Computers… not so much.

There are only two writers I’m aware of whom I’ve thought really got it as far as computers and software were concerned. One is James P. Hogan, who did a number of great high-tech adventures, often involving computer and engineering professionals; sadly he became infatuated with Velikovsky in his later years. The other is the relatively obscure Rick Cook, who wrote a few novels featuring a software hacker portaled into a fantasy world where he became a revolutionary, inventing a programming language for magic.

On the flip side, there’s one that really got my goat. This was a set of stories that appeared in Analog in 1984, later published as the novel Valentina: Soul in Sapphire, by Joseph H. Delaney and Marc Stiegler.

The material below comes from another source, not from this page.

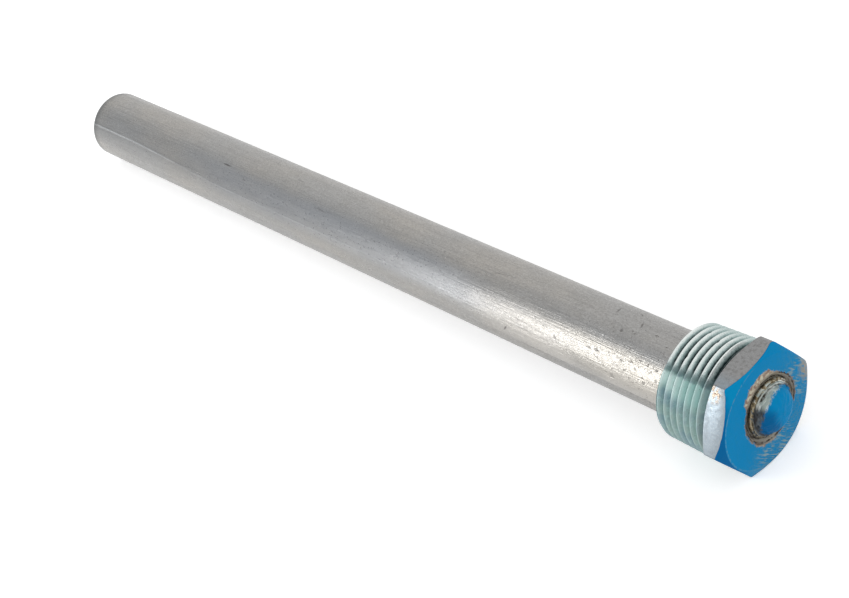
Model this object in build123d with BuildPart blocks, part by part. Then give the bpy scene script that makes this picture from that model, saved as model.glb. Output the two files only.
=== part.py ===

This one offended me so much that I actually proposed and ran a session at the 1985 Readercon, which they lamely titled “Computer Science Errors in Science Fiction.” (I wanted to call it “Computer Non-Science.”) (In 2025 I found an old copy of the paperback and started reading it again, to make sure my aging memory wasn’t playing tricks on me; nope, it was just as implausible as I remembered.)

That sparked the idea of doing a chapbook (the Internet as we know it today barely existed then), but then I got married, had two kids, yada yada. Well, now I’m retired and I don’t have any more excuses to put it off. In the meantime, technology has advanced, so here we are: Welcome to the CompSciFi blog!